Additionally, physicians are beginning to balk at the use of metal-on-metal implants due to the newly uncovered information on the devices just now bubbling to the surface. As a result of recent lawsuits against DePuy in relation to the company’s flawed manufacturing processes, physicians are just now realizing some of the inherent risks associated with the metal-based units. Some medical observers predict the popularity of metal-on-metal implants could decrease as a result. Not only are physicians worried about personal liability for implanting a faulty metal-on-metal product, they are increasingly concerned with the proper maintenance of their patients’ wellbeing and health as well. Certainly, the use of metal-based devices in patients can run counter to such goals.

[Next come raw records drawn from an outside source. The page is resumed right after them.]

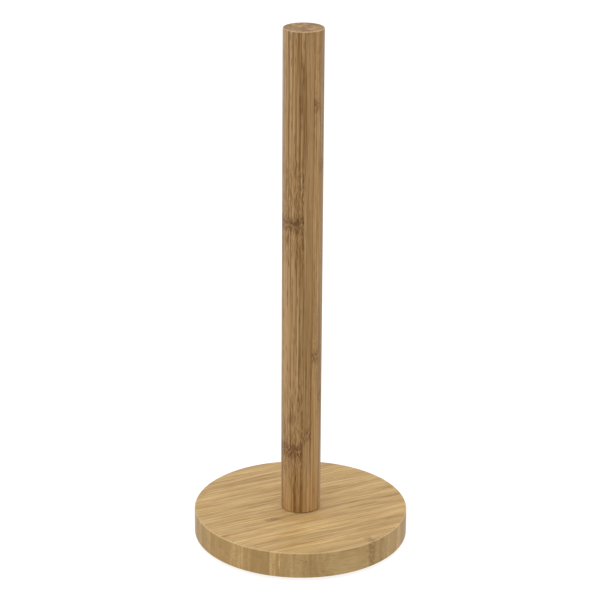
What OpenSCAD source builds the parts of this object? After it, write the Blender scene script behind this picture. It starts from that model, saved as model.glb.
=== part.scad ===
// Paper towel holder: a bamboo post standing on a round bamboo base.
//
// The base is a disc turned from narrow bamboo strips that stand on edge and are glued face to face.
// The post is a rod turned from a stack of wider strips, glued the same way. One wood screw with a washer
// comes up through a recess under the base into the post's end grain, and four stick-on pads lift the
// base off the table.
//
// Millimetres. +Z is up, +X runs along the grain of the base, and the origin is where the post's axis
// meets the table.

/* [Base] */
// Diameter of the round base
base_d = 135; // [125:1:160]
// Thickness of the base
base_t = 17; // [15:0.5:22]
// Number of bamboo strips glued side by side, an even number
base_strips = 30; // [26:2:34]
// Radius of the rounded edges at the top and bottom of the rim
base_edge_r = 1; // [0.5:0.1:2]

/* [Post] */
// Diameter of the post
post_d = 25; // [22:0.5:30]
// Height of the post above the base
post_h = 311; // [250:1:340]
// Number of bamboo strips stacked in the post, an odd number
post_strips = 5; // [3:2:5]
// Direction that the post's strips are stacked in, in degrees from +X
post_turn = 15; // [0:1:180]
// Radius of the rounded edge at the top of the post
post_edge_r = 0.8; // [0.4:0.1:2]
// Chamfer round the foot of the post
post_chamfer = 0.8; // [0.4:0.1:1.5]

/* [Screw and washer] */
// Length of the screw under its head
screw_l = 45; // [40:1:55]
// Diameter over the screw's thread
screw_d = 4.5; // [4:0.1:4.8]
// Distance from one turn of the thread to the next
screw_pitch = 2.2; // [1.8:0.1:2.6]
// Diameter of the screw's pan head
head_d = 9; // [8:0.1:10]
// Height of the screw's pan head
head_h = 3; // [2.5:0.1:3.5]
// Outside diameter of the washer
washer_d = 16; // [14:0.5:17]
// Thickness of the washer
washer_t = 1.2; // [1:0.1:1.6]
// Diameter of the recess that hides the head and the washer
recess_d = 20; // [19:0.5:24]
// Depth of that recess
recess_depth = 5.5; // [5.2:0.1:7]

/* [Pads] */
// Diameter of each pad
pad_d = 12; // [8:0.5:14]
// Thickness of each pad
pad_t = 2; // [1:0.1:3]
// Distance from the post's axis to the middle of each pad
pad_ring_r = 50; // [40:1:52]

/* [Hidden] */
// The names of the strips carry a two-digit or one-digit number, counted towards +Y or along post_turn.
function base_strip_name(i) = str("base_strip_", i < 10 ? "0" : "", i);
function post_strip_name(i) = str("post_strip_", i);

// Each pad's name and the direction in which it lies, in degrees from +X.
PADS = [["pad_front_right", -45], ["pad_back_right", 45], ["pad_back_left", 135], ["pad_front_left", 225]];

$fn = 180;
// How far a cutting shape runs past the faces it cuts
past = 1;

base_r = base_d / 2;
post_r = post_d / 2;
base_top = pad_t + base_t;
base_strip_w = base_d / base_strips;
post_strip_w = post_d / post_strips;

washer_bore_d = 5.2;
washer_z = pad_t + recess_depth - washer_t; // underside of the washer, where the head bears
base_hole_d = 5;                            // clearance hole for the screw through the base
shank_d = 3.4;                              // smooth part of the screw, next to the head
shank_l = 16;
root_d = 2.9;                               // core of the threaded part
tip_l = 5;                                  // length of the screw's point
crest_w = 0.2;                              // width of the thread at its outer edge
ridge_w = 0.9;                              // width of the thread at its core
head_side_h = 1;                            // straight side of the pan head, below its dome
slot_w = 1.1;                               // cross recess in the head
slot_l = 4.8;
slot_depth = 1.9;
pad_chamfer = 0.3;

// Six tones of bamboo. Neighbouring strips come from different canes, so the tones change across a joint.
BAMBOO = ["#c9a873", "#bd9a64", "#d0b17d", "#b38e59", "#c4a26c", "#bf9c6a"];
POST_BAMBOO = ["#a98253", "#a27c4b", "#ad8a5c", "#9d7749", "#a8845a"];
function tone(tones, i) = tones[(i * 7 + floor(i / 4)) % len(tones)];

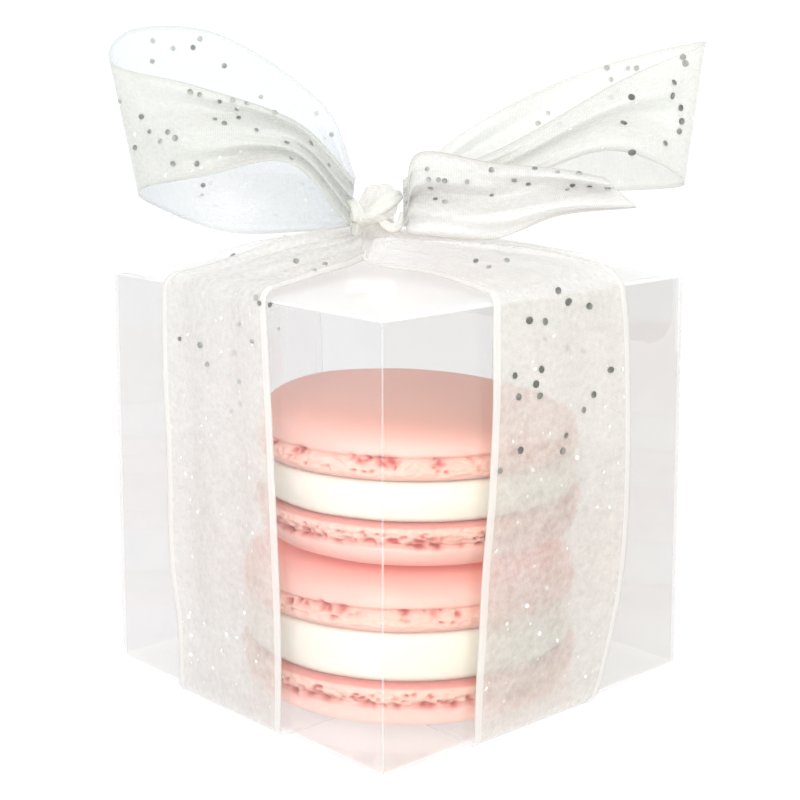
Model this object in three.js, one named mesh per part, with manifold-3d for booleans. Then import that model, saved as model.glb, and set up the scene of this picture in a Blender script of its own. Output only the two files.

As metal-on-metal implants have been subjected to much scrutiny, physicians are turning to alternative joint implant materials, such as ceramics or plastic. One plastic model, known as the ADM X3 Mobile Bearing Acetabular System, has a ninety-four percent reduction in wear compared to metal-on-metal implants. Although the potential risks associated with plastic hip devices are not entirely known, they do not seem to carry the same risks of metallosis or soft-tissue poisoning that occurred in the DePuy metal-on-metal implants.